Valentine’s Day: The Celebration of Love and Affection
By Eugene Moodubelle
14 February 2010: Like many other special days, such as friendship day, mother’s day, children’s day, etc. Valentine’s Day has been observed every year on 14th February to celebrate the noble human emotions of love and affection among husband and wife, sweethearts, friends, brothers and sisters and even between parents and children and teachers and students. On this day people send or exchange greeting cards which are commonly known as ‘valentines’ and also gifts, flowers and sweets.
There are different opinions regarding the origin of Valentine’s Day. Some trace it to the ancient Roman festival known as ‘Lupercalia’. The ancient Romans held the festival of ‘Lupercalia’ on 15th February to ensure protection from wolves. During the celebration, young men used to strike people with strips of animal hide. Women were happy to receive these blows as they thought that the whipping made them more fertile. Following the conquest of England by the Romans in the first century, the English borrowed many of the Roman festivals.
Others link the celebration of Valentine’s Day to St. Valentine, one of the early martyrs of the Christian Church. St. Valentine who was martyred during the middle of the third century on the orders of the Roman Emperor, Claudius II. The myths revolving around St. Valentine are quite interesting though there no proof of their authenticity. According to one myth, when the Roman Emperor Claudius prohibited the young men to marry so that they could serve in his army fully dedicated, St. Valentine who was a priest secretly married the young couples in love thus earning the wrath of Claudius for which the former was put to death. Another story says that while in prison, Valentine fell in love with the jailor’s daughter and before he was executed he sent a love note to his beloved signing it as ‘from your Valentine’ an expression that has been used even in modern times.
In England, this day is associated with the belief that on 14th February birds have been found choosing their mates. Geoffrey Chaucer, an English poet during the fourteenth century wrote in ‘The Parliament of Fowls’, “For this was on St. Valentine’s Day,/When every fowl cometh there to choose his mate.” Shakespeare, one of the greatest dramatist of England during the medieval period has made references to Valentine’s Day in some of his plays. In the play ‘Hamlet’, Ophelia, one of the characters in the play, sings, “Good morrow! ‘This St. Valentine’s Day/All in the morning be time,/And I a maid at your window,/To be your Valentine.
People in England probably celebrated Valentine’s Day as early as the fifteenth century as the custom of sending romantic messages on Valentine’s Day may be traced to that century. At first people made their own hand written greeting cards which came to be known as ‘valentines’. Commercial cards were not printed until the early nineteenth century. Many early valentines were blank so that the sender could write a message. The British artist Kate greenway became famous for her valentines in the late nineteenth century.
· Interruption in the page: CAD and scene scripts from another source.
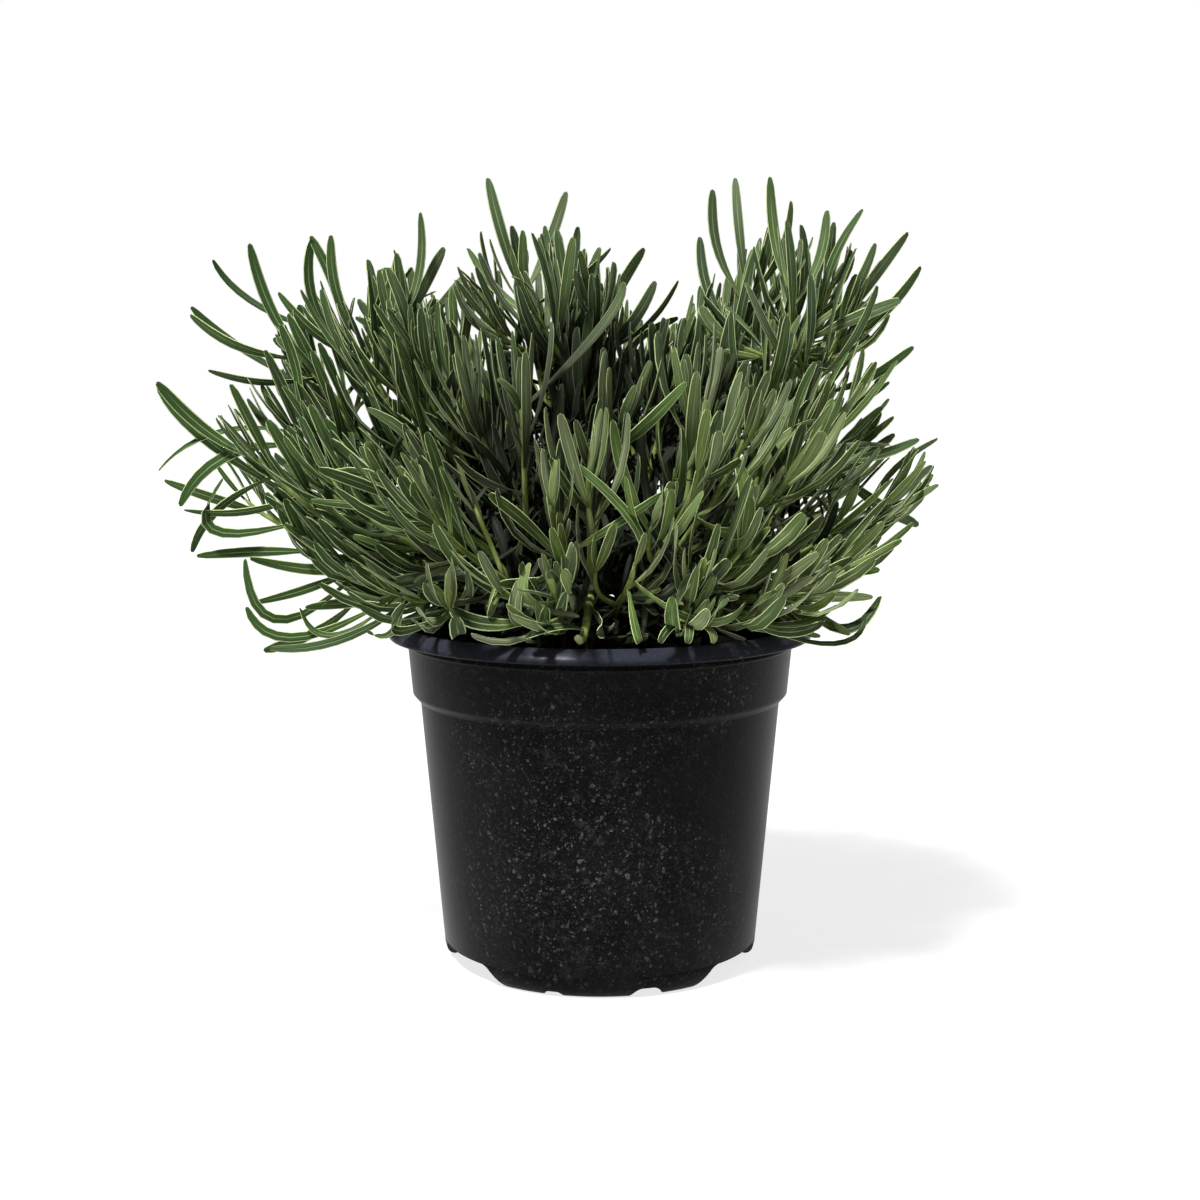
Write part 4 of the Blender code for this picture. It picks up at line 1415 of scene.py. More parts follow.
@dataclass
class Limits:
    """Where leaves may be: above the soil and rim, and inside the plant's outline.

    Attributes:
        rim_inner: Radius inside which only soil is below.
        rim_outer: Radius outside which nothing is below.
        rim_top: Height of the rim.
        soil_top: Height of the soil.
    """

    rim_inner: float = 84 * MM
    rim_outer: float = 98 * MM
    rim_top: float = 155 * MM
    soil_top: float = 140.5 * MM

    def outline_at(self, outline: tuple, right: np.ndarray | float) -> np.ndarray:
        """An outline's height at distances to the right, in metres."""
        return np.interp(right / MM, *zip(*outline)) * MM

    def blocked(self, leaf: Leaf) -> bool:
        """Whether any of the leaf runs into the soil or the rim, or hangs too low."""
        line = leaf.line[2:]
        if (line[4:, 2] < self.outline_at(SKIRT_OUTLINE, line[4:, 0])).any():
            return True
        radius = np.hypot(line[:, 0], line[:, 1])
        floor = np.where(radius < self.rim_inner, self.soil_top, self.rim_top)
        floor = np.where(radius > self.rim_outer, -1.0, floor)
        return bool((line[:, 2] < floor).any())

    def hollow(self, leaf: Leaf) -> bool:
        """Whether the leaf's outer half is in one of the hollows in the front."""
        x, y, z = leaf.line[8] / MM
        return y < -38 and any(math.hypot((x - mx) / hx, (z - mz) / hz) < 1 for mx, mz, hx, hz in HOLLOWS)

    def overshoot(self, leaf: Leaf) -> float:
        """How far the leaf's tip passes the plant's outline, in metres."""
        tip = leaf.line[-1]
        above = tip[2] - self.outline_at(CROWN_OUTLINE, tip[0])
        low, high = CAD_BOX
        sides = max(low[0] - tip[0], tip[0] - high[0], low[1] - tip[1], tip[1] - high[1])
        return max(above, sides)


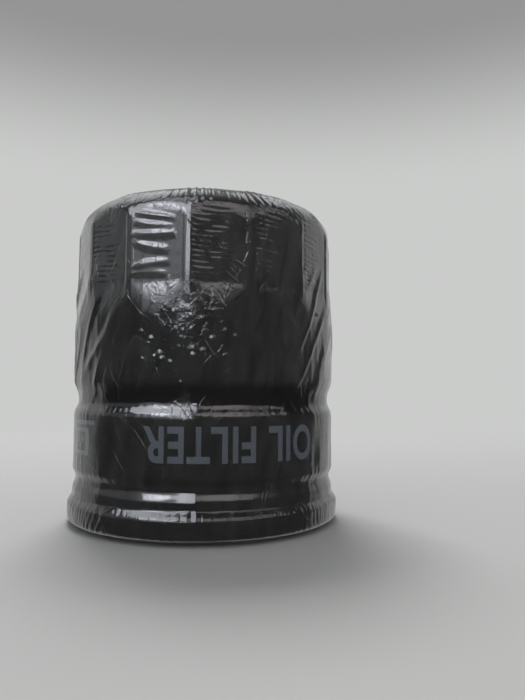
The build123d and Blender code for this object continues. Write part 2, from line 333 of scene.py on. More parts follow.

In the United States of America a woman named Esther Howland became one of the first manufacturers of valentines in mid-nineteenth century. She began the practice of producing valentine greeting cards for the market and thus initiated commercialisation of Valentine’s Day. Since then handwritten valentines have largely given way to mass-produced greeting cards and Valentine’s Day has become the second-largest greeting card-sending holiday in the United States after only Christmas.
The early hand painted valentines represented a fat cupid or showed arrows piercing a heart. Many cards had satin ribbon or lace and were decorated with dry flowers or other fancy items. These cards also had romantic or funny verses. The content of the valentine greeting cards have successively undergone changes and improved over the years. Modern Valentine’s Day symbols include the heart shaped outlines, doves and the figures of the winged Cupid.
Compared to the western world, the celebration of Valentine’s Day is a recent phenomenon in India, especially in the urban areas. With liberalization and globalization since late twentieth century, Valentine’s Day celebration has caught the imagination and fancy of the young people in India.
However, as the day is associated with a Christian Saint, Valentine and the custom of celebrating the day as the manifestation of love and affection in public by exchanging greeting cards, gifts and flowers and attending dance parties and discos is considered to be purely western, the fundamentalists who claim to be the ‘moral custodians’ of India have been targeting the celebration of Valentine’s day since around a decade. The fundamentalist and obscurantist groups such as Shiv Sena, Ram Sene and Bajrang Dal activists have been vandalizing shops and malls selling valentines and gifts and intimidating young couples found together in public places such as parks, beaches or even restaurants or multiplexes.
It is indeed a sorry state of affairs that people are being targeted by the fanatic and reactionary forces for being together to celebrate one of the finest human emotions that too in symbolic way by just being together and exchanging greetings, gifts and flowers.